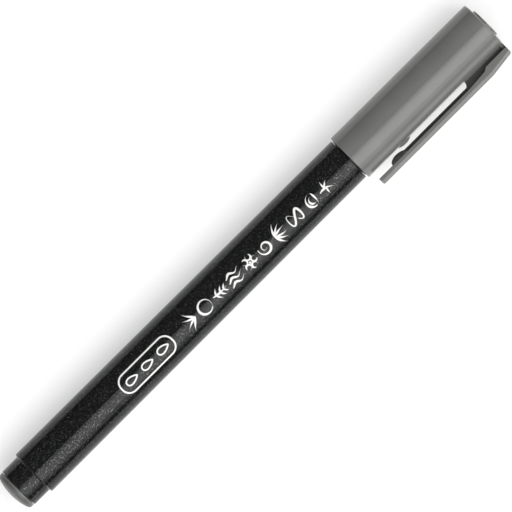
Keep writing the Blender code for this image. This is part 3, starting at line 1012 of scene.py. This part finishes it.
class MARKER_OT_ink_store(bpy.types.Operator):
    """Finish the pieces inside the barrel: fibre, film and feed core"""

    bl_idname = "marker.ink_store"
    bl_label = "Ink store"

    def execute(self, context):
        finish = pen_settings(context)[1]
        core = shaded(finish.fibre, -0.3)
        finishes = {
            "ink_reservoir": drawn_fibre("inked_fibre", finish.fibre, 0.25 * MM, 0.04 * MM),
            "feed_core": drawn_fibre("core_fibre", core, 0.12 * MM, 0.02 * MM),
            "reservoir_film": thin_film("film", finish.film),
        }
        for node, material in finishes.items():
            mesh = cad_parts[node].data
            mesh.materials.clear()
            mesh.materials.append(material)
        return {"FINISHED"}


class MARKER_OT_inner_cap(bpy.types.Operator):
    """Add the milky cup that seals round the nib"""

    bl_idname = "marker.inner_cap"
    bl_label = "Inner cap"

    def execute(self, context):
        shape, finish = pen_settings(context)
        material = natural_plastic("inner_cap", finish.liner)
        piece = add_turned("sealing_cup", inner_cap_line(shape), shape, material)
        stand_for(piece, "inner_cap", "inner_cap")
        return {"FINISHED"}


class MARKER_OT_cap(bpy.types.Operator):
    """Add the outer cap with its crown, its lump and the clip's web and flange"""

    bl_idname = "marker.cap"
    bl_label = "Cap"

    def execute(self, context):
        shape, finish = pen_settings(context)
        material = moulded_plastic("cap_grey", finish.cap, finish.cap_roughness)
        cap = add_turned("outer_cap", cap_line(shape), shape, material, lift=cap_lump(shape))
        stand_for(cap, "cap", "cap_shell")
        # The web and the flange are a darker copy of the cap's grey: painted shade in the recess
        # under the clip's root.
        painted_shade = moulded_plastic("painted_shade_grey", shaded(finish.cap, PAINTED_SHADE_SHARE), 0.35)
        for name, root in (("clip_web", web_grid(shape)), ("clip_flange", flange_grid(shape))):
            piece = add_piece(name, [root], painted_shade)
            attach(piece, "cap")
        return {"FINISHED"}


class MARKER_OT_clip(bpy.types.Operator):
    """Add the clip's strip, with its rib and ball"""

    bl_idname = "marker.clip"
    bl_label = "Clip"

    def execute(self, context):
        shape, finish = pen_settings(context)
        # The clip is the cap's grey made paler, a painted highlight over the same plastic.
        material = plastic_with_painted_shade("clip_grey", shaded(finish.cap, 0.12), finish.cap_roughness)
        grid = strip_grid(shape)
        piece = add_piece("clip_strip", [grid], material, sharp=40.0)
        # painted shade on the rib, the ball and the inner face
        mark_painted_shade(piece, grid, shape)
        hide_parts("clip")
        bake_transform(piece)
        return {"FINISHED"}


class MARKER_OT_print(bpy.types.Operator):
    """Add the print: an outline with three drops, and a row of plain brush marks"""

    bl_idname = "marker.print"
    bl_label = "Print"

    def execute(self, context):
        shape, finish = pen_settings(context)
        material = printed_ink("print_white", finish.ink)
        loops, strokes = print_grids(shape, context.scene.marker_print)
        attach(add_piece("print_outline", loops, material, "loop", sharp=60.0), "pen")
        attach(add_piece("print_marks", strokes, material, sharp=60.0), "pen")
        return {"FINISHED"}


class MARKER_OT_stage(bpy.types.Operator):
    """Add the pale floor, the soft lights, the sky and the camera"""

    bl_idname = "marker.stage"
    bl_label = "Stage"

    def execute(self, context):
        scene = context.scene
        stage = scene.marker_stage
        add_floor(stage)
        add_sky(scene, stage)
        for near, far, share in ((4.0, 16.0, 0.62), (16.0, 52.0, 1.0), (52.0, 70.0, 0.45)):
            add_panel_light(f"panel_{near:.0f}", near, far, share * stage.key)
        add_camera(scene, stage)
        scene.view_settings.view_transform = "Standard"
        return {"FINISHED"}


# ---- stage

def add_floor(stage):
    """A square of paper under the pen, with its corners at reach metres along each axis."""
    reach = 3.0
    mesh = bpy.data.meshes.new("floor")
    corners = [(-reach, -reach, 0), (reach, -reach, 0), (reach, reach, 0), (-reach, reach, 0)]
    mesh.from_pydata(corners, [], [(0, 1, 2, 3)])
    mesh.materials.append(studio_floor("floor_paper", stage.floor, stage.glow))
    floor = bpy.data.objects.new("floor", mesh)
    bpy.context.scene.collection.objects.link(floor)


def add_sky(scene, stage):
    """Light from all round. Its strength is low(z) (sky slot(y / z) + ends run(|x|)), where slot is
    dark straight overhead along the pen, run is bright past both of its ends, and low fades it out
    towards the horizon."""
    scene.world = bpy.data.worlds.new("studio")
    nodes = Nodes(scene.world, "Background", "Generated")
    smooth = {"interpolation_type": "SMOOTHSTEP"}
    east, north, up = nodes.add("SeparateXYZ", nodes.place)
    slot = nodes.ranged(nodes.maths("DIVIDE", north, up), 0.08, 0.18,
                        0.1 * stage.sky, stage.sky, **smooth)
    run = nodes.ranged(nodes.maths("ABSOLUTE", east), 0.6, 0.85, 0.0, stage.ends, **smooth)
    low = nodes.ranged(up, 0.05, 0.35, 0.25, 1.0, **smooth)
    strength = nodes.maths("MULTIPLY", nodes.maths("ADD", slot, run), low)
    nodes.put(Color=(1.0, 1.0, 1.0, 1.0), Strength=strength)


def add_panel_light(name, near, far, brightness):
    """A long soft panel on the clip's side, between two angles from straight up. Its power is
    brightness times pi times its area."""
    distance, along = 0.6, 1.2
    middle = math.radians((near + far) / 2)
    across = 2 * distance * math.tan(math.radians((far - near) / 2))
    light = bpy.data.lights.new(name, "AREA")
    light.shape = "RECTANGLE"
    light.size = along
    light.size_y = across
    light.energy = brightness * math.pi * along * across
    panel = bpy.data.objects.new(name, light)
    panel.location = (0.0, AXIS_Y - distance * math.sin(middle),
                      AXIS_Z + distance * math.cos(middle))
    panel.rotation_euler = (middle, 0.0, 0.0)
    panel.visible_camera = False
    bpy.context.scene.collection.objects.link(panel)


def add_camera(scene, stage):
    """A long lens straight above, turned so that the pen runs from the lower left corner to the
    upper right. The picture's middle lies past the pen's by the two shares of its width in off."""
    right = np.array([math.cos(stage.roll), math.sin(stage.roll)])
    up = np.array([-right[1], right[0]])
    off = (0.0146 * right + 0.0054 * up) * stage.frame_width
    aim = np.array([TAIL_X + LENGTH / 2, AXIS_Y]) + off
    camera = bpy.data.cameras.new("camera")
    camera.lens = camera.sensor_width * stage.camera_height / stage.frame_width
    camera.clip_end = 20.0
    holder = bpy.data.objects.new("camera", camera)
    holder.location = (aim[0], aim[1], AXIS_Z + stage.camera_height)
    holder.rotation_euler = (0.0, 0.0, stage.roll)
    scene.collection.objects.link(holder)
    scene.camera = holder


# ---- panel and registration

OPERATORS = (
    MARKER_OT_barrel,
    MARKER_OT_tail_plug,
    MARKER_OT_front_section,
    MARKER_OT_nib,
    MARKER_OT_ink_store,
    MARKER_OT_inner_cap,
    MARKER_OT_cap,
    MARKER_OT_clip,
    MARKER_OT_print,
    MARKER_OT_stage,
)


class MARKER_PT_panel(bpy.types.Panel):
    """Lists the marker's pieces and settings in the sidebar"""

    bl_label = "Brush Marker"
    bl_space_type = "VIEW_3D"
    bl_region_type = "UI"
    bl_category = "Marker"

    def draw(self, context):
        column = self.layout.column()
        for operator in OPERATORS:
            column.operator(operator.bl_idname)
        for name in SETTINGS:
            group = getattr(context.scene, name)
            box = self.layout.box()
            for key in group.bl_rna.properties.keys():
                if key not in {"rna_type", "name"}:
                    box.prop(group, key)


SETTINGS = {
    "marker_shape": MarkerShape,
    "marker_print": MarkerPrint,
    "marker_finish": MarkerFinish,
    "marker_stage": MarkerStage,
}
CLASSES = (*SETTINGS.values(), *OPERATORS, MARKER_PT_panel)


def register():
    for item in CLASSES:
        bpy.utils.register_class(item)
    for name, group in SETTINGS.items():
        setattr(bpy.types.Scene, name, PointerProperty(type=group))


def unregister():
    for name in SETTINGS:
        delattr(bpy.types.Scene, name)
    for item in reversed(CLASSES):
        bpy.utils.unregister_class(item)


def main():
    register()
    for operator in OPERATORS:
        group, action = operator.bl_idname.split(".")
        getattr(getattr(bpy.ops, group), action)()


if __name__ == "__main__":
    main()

◇ ◇ ◇ ◇ ◇

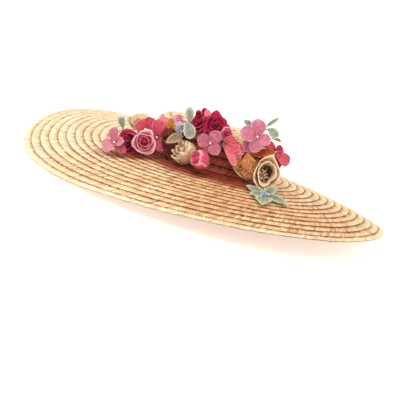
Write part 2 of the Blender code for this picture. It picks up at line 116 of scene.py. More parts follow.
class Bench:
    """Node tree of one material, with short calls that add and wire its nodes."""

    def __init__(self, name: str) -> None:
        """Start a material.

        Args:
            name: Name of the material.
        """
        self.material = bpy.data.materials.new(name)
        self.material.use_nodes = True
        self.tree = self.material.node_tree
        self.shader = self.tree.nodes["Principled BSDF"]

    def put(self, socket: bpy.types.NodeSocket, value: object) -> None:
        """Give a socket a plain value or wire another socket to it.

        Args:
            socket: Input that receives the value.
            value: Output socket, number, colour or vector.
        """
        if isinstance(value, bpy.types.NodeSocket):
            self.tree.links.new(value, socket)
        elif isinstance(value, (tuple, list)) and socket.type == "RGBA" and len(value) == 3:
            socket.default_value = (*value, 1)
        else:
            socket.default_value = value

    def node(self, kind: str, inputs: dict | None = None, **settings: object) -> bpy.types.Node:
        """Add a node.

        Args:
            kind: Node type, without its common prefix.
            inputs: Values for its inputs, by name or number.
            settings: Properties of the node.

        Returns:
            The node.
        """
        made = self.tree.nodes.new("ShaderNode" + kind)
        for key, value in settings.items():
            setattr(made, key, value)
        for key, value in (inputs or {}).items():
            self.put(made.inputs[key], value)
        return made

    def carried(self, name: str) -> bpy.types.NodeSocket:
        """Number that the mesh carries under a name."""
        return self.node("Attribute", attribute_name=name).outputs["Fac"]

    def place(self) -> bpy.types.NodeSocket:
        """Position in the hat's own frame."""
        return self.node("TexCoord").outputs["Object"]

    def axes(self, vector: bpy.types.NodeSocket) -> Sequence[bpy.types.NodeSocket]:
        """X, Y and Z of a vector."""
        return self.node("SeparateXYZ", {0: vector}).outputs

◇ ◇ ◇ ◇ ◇

--- Aim of the exercise ---
Go through the material and select each line with the string "mesh" in it.

--- Exercise result ---
            mesh = cad_parts[node].data
            mesh.materials.clear()
            mesh.materials.append(material)
    mesh = bpy.data.meshes.new("floor")
    mesh.from_pydata(corners, [], [(0, 1, 2, 3)])
    mesh.materials.append(studio_floor("floor_paper", stage.floor, stage.glow))
    floor = bpy.data.objects.new("floor", mesh)
        """Number that the mesh carries under a name."""